Research Project Highlights

Staff involved with the Center for Violence Prevention are engaged in many efforts, including:

  • Violence Intervention Program (VIP):
    VIP provides post-discharge community- and family-focused case management to 8 to 18-year-old patients treated at CHOP for an injury due to interpersonal violence. Services address mental health and other needs (e.g., medical, education, legal, housing) to promote safety and recovery, and prevent future violent events. VIP also provides group therapy for youth to build resilience after a traumatic event (BRAVE), and organizational and peer support for frontline staff to prevent secondary traumatic stress (Stress-Less Initiative).
  • STOP IPV:
    Jointly supported by CHOP and Lutheran Settlement House, STOP IPV addresses intimate partner violence (IPV) and teen dating violence, and considers the impact of child abuse and community violence on individuals and families. STOP IPV supports screening by pediatric healthcare providers to identify families experiencing IPV and provides on-site support and safety planning to minimize adverse effects of childhood IPV exposure. Through training, education, and raising awareness, STOP IPV strengthens CHOP’s trauma-informed response to IPV.

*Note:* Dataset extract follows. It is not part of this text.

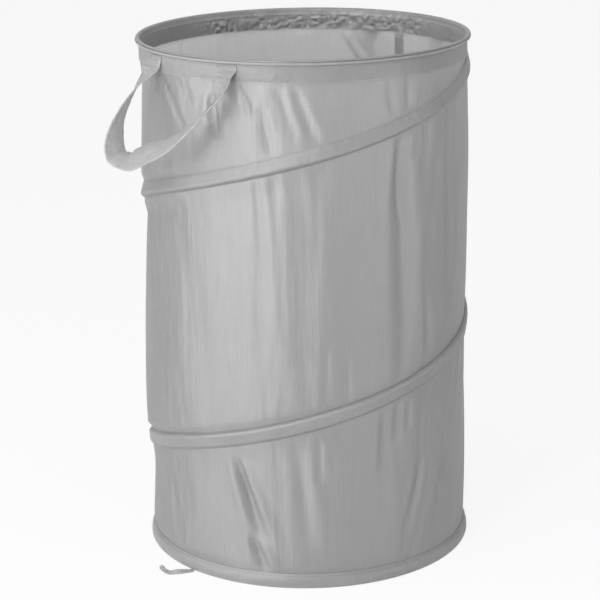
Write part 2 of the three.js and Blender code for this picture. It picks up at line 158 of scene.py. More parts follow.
class HamperStrapSettings(bpy.types.PropertyGroup):
    """Sizes of the handles and ties"""

    width: a_length("Strap Width", "Width of a handle's strap", 25 * MM)
    thickness: a_length("Strap Thickness", "Thickness of a handle's strap", 1.3 * MM)
    gap: a_length("Handle Gap", "Between the middles of a handle's two legs", 0.108)
    drop: a_length("Handle Drop", "From the sewn ends to the bottom of the loop", 0.11)
    front_lean: an_angle(
        "Front Lean", "How far the front handle stands out from hanging down", math.radians(34))
    rear_lean: an_angle(
        "Rear Lean", "How far the rear handle stands out from hanging down", math.radians(14))
    tab_drop: a_length("Sewn End", "Height of a handle's sewn end", 13 * MM)
    tie_width: a_length("Tie Width", "Width of a tie", 8 * MM)
    tie_thickness: a_length("Tie Thickness", "Thickness of a tie", 0.9 * MM)
    tie_reach: a_length("Tie Reach", "How far a tie lies out from the bottom binding", 25 * MM)
    tie_sweep: a_length("Tie Sweep", "How far a tie curves to the side", 29 * MM)
    tie_lift: a_length("Tie Lift", "How far a tie's end stands off the floor", 5 * MM)
    tie_offset: a_length("Tie Offset", "From the handle's middle line to the tie's sewn end", 6.5 * MM)


class HamperColourSettings(bpy.types.PropertyGroup):
    """Colours of the finishes"""

    wall: a_colour("Wall", "Satin wall cloth", (0.45, 0.45, 0.452))
    binding: a_colour("Binding", "Binding tape", (0.42, 0.42, 0.422))
    strap: a_colour("Strap", "Handles and ties", (0.40, 0.40, 0.403))
    # The thread's dark grey is partly its own colour and partly painted shade, standing in for the shade
    # along the stitch lines
    thread: a_colour("Thread", "Sewing thread", (0.22, 0.22, 0.222))
    wire: a_colour("Wire", "Spring wire", (0.45, 0.46, 0.47))
    sleeve: a_colour("Sleeve", "Crimped sleeves", (0.72, 0.73, 0.74))
    tip: a_colour("Tip", "Plastic tips of the coil", (0.03, 0.03, 0.032))


class HamperStageSettings(bpy.types.PropertyGroup):
    """Camera, lamps and floor"""

    view_azimuth: an_angle("View Azimuth", "Side from which the camera looks", math.radians(-47))
    distance: a_length("Distance", "Camera to the drum's axis, along the floor", 2.3282)
    height: a_length("Height", "Camera above the floor", 0.9717)
    pitch: an_angle("Pitch", "How far the camera looks down", 0.2874)
    yaw: an_angle("Yaw", "How far the camera looks aside", 0.0032)
    roll: an_angle("Roll", "How far the camera leans", -0.0144)
    lens: a_number("Lens", "Focal length in millimetres", 123.91, "CAMERA")
    key_power: a_number("Key Power", "Power of the main lamp", 10, "POWER")
    soft_power: a_number("Soft Power", "Power of the large soft lamp", 24, "POWER")
    side_power: a_number("Side Power", "Power of the lamp on the right", 5, "POWER")
    top_power: a_number("Top Power", "Power of the lamp above the camera", 3.5, "POWER")
    fill: a_number("Fill", "Strength of the light from all round", 0.5)


def on_drum(azimuth, radius, height):
    """A point at an angle round the drum from the -Y side towards +X."""
    return Vector((radius * math.sin(azimuth), -radius * math.cos(azimuth), height))


def azimuth_of(point):
    return math.atan2(point.x, -point.y)


def ease(value):
    """Goes smoothly from 0 to 1."""
    value = min(1.0, max(0.0, value))
    return value * value * (3 - 2 * value)


def round_noise(azimuth, height, cells, stretch, seed):
    """Smooth noise round the drum, with that many cells to a turn and no seam."""
    reach = cells / TURN
    return noise.noise(Vector((
        math.sin(azimuth) * reach, math.cos(azimuth) * reach + seed, height * stretch + seed)))


def crease(value, softness):
    """A narrow valley where the noise passes zero, from 1 in the valley to 0 beside it."""
    return 1 / (1 + (value / softness) ** 2)


# Folds that the cloth shows beside its seams: angle in degrees, then in millimetres the height of
# the upper end, the run down, half width, depth and sideways run
PLACED_FOLDS = [(math.radians(place), *(size * MM for size in sizes)) for place, *sizes in (
    (-113, 575, 30, 3, 2.2, 6),
    (-108.5, 575, 24, 2.8, 2.4, 6),
    (-99.5, 575, 22, 2.8, 2.2, 8),
    (-91.5, 575, 30, 3.4, 2, 12),
    (-103.8, 574, 62, 4.2, 3, 42),
    (-95.5, 574, 26, 3, 1.6, 18),
    (-69.2, 574, 44, 3, 2.4, 18),
    (-61.5, 550, 62, 5.2, 2.6, 14),
    (-50.4, 574, 80, 4.8, 2.4, 28),
    (-56, 574, 60, 4, 1.6, 20),
    (-17.9, 574, 45, 3.6, 1.8, 9),
    (-9.2, 576, 52, 3.2, 2.4, 0),
    (-13.1, 512, 95, 5, 3.4, -6),
    (-5.3, 512, 34, 3.4, 2, -7),
    (-12.6, 520, 300, 10.8, 5, 3),
    (13, 560, 300, 8.5, 4.2, -8),
    (-63, 480, 260, 6, 1.4, 6),
    (-46.5, 480, 250, 12, 0.9, -10),
    (-34.5, 290, 90, 4.4, 2, 4),
    (-41, 290, 80, 4, 2, 2),
    (-2, 340, 85, 4.2, 2.4, 4),
    (-73.4, 150, 100, 5.6, 7.8, 34),
    (-67.5, 60, 46, 5.2, 6, 18),
    (-79, 562, 50, 4.8, 6.2, 2),
    (-106.6, 112, 70, 5, 1.8, 18),
    (-76.8, 68, 34, 3.2, 1.8, 10),
    (-51.4, 178, 160, 7, 2.1, 20),
    (-43.2, 178, 56, 3.6, 2.2, 0),
    (-20.1, 204, 90, 4.2, 2.6, -2),
    (-13.6, 208, 52, 3.4, 2.4, -7),
    (-9.2, 206, 34, 3, 2.2, -3),
    (-2.4, 140, 100, 4.6, 2.6, -30),
    (10.6, 138, 105, 4.8, 2.4, -32),
    (117.5, 574, 62, 3.6, 5.5, -42),
)]


def coil_height(azimuth, coil):
    return coil.front_height + coil.pitch * azimuth / TURN


def coil_turns(azimuth, coil):
    """The coil's own angles that lie at this place round the drum."""
    turns = [azimuth + TURN * k for k in range(-2, 3)]
    return [turn for turn in turns if coil.start <= turn <= coil.end]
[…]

  • Friend to Friend (F2F):
    F2F addresses relational aggression (manipulating social relationships through gossip and social exclusion) among third grade through fifth grade minority girls in urban schools. The school-based program includes a small-group intervention with accompanying classroom lessons wherein relationally aggressive girls learn strategies for problem-solving, anger management, and prosocial leadership. F2F targets unstructured school settings (e.g., playground, lunchroom) where aggression most frequently occurs.

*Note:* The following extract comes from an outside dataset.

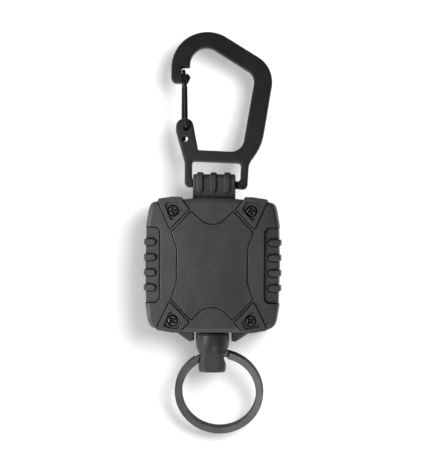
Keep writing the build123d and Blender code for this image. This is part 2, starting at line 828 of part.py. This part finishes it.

  • Preventing Aggression in Schools Everyday (PRAISE):
    PRAISE is a universal adaptation of the CHOP-developed Friend to Friend program which specifically targets relationally aggressive girls. For both boys and girls in third grade through fifth grade, PRAISE is a classroom-based program that teaches problem-solving strategies, empathy, perspective-taking, and strategies for being a positive bystander. PRAISE is designed to prevent and reduce multiple forms of aggression and bullying (e.g., physical, relational/social, cyber) and support a productive and positive classroom teaching environment.
  • Gun Lock Distribution Program at CHOP
    Experts at CHOP have implemented a program in the CHOP Emergency Department that enables healthcare providers to have nonjudgmental conversations with families about guns in the home and offer educational resources and gun safety devices at no cost. If families opt to take a device, there are phone follow-ups to learn if and how they are using it and to identify facilitators and barriers to use. All participants are also asked to give feedback on both the education received and thoughts on this intervention being offered in the pediatric ED.

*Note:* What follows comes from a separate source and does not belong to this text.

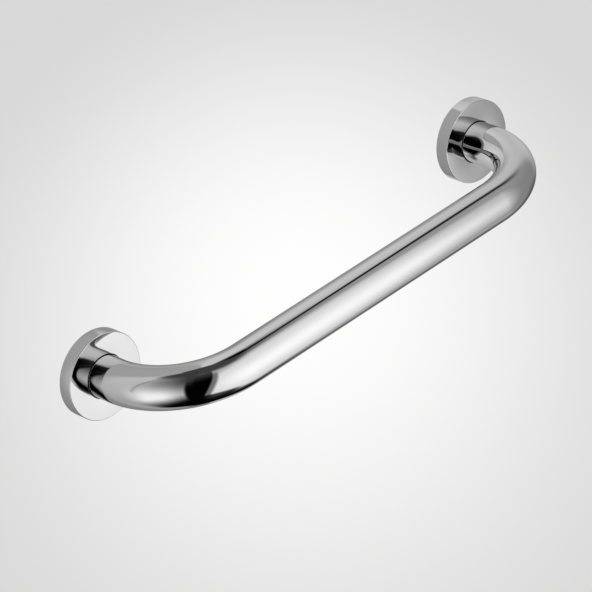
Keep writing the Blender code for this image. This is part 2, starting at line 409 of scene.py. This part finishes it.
def seal_rubber(graph, shade):
    """Moulded rubber with a matt bloom and a few specks of talc."""
    place = graph.place()
    skin = graph.noise(place, 2600.0, 3.0, 0.7)
    bloom = graph.noise(place, 160.0, 3.0, 0.6)
    talc = graph.node("TexVoronoi", {"Vector": place, "Scale": 900.0}, feature="F1")
    dust = (1 - talc.smooth(0.05, 0.16)) * bloom.smooth(0.5, 0.75)
    base = graph.blend(bloom.smooth(0.3, 0.8), shade, (0.045, 0.045, 0.047))
    return {
        "Base Color": graph.blend(dust * 0.25, base, (0.32, 0.32, 0.31)),
        "Roughness": 0.62 + skin * 0.22,
        "Normal": graph.bump(skin, 0.02 * MM, 0.6),
    }


def ring_nylon(graph, shade):
    """Moulded nylon with a fine spark texture and a faint scuff."""
    place = graph.place()
    spark = graph.noise(place, 3200.0, 2.0, 0.6)
    scuff = graph.noise(graph.stretched(place, (300.0, 300.0, 3000.0)), 1.0, 3.0, 0.6).smooth(0.58, 0.78)
    return {
        "Base Color": graph.blend(scuff * 0.6, shade, (0.06, 0.06, 0.062)),
        "Roughness": 0.36 + spark * 0.16 + scuff * 0.15,
        "Normal": graph.bump(spark, 0.012 * MM, 0.5),
    }


def gasket_foam(graph, shade):
    """Closed-cell foam rubber: small round pores in a matt skin, darkened inside by painted shade."""
    place = graph.place()
    cells = graph.node("TexVoronoi", {"Vector": place, "Scale": 1500.0, "Randomness": 0.9}, feature="F1")
    shaded_pore = 1 - cells.smooth(0.10, 0.42)
    patch = graph.noise(place, 260.0, 3.0, 0.6)
    base = graph.blend(patch.smooth(0.3, 0.75), shaded(shade, 0.85), shaded(shade, 1.25))
    return {
        # painted shade: the base colour darkens inside the pores
        "Base Color": graph.blend(shaded_pore * 0.65, base, shaded(shade, 0.35)),
        "Roughness": 0.82 + patch * 0.12,
        "Normal": graph.bump(1 - shaded_pore, 0.1 * MM, 0.8),
    }


# ---------------------------------------------------------------- meshes


def arc(centre, radius, first, last, steps=6):
    """Points of an arc in an outline, from one direction in degrees to another."""
    points = []
    for step in range(steps + 1):
        angle = radians(first + (last - first) * step / steps)
        points.append((centre[0] + radius * cos(angle), centre[1] + radius * sin(angle)))
    return points


def turned(outline, sides, ring=False, wind=None):
    """A bmesh turned about +Z from (radius, height) points, listed up the outside.

    A ring's outline closes on itself. Any other begins and ends on the axis. wind(radius, height, turn)
    may move a point in or out, where turn goes from 0 to 1 round the axis.
    """
    mesh = bmesh.new()
    rows = []
    for radius, height in outline:
        if radius == 0:
            rows.append([mesh.verts.new((0, 0, height))])
            continue
        row = []
        for side in range(sides):
            share = side / sides
            reach = wind(radius, height, share) if wind else radius
            angle = 2 * pi * share
            row.append(mesh.verts.new((reach * cos(angle), reach * sin(angle), height)))
        rows.append(row)
    pairs = list(zip(rows, rows[1:]))
    if ring:
        pairs.append((rows[-1], rows[0]))
    for below, above in pairs:
        for side in range(sides):
            after = (side + 1) % sides
            corners = [below[side % len(below)], below[after % len(below)]]
            corners += [above[after % len(above)], above[side % len(above)]]
            mesh.faces.new(list(dict.fromkeys(corners)))
    return mesh


def prism(outline, low, high, taper=1.0):
    """A bmesh prism along +Z from (x, y) points, its lower end drawn in by the taper."""
    mesh = bmesh.new()
    floor = [mesh.verts.new((x * taper, y * taper, low)) for x, y in outline]
    roof = [mesh.verts.new((x, y, high)) for x, y in outline]
    mesh.faces.new(floor)
    mesh.faces.new(roof)
    count = len(outline)
    for corner in range(count):
        after = (corner + 1) % count
        mesh.faces.new((floor[corner], floor[after], roof[after], roof[corner]))
    return mesh


def mesh_data(name, mesh, smooth_angle=SMOOTH_ANGLE):
    """Mesh data from a bmesh, with its faces turned outwards and its shading smooth up to an angle."""
    bmesh.ops.recalc_face_normals(mesh, faces=mesh.faces)
    data = bpy.data.meshes.new(name)
    mesh.to_mesh(data)
    mesh.free()
    data.shade_smooth()
    data.set_sharp_from_angle(angle=radians(smooth_angle))
    return data


def add_object(name, data):
    made = bpy.data.objects.new(name, data)
    bpy.context.scene.collection.objects.link(made)
    return made


def on_leg(obj, node):
    """Puts a piece on its node's axis, with its +Z away from the wall."""
    obj.matrix_world = Matrix.Translation(axis_of(node)) @ Matrix.Rotation(radians(90), 4, "X")


def stand_for(obj, node, body, slot, *materials):
    """Gives a piece its finish and its CAD body, and hides the CAD node it stands for. The slot is not
    used.
    """
    for material in materials:
        obj.data.materials.append(material)
    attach(obj, body)
    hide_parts(node)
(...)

  • Communicating & Connecting Mental Health Needs of Patients
    Funded by a CHOP Department of Pediatrics Chair’s Initiative, this project seeks to improve CHOP patients’ access to mental health services by identifying and addressing care coordination needs for mental health referrals. CHOP experts are assessing the current state of mental health referral patterns, developing recommendations on appropriate practices for referrals, and using quality improvement methods to conduct a gap analysis for what is needed to move from current practice to ideal practice.
  • Behavioral Health Screen
    CHOP utilizes a behavioral health screen in the Emergency Department (ED) to aid in identifying and providing appropriate care to patients ages 14 to 19 with mental health and social concerns. The behavioral health screen is a 7-10-minute, electronic survey that covers domains of depression, suicidal ideation, emotional trauma, firearm access, and substance abuse. Following the screening, patients are connected with resources and consultations as appropriate.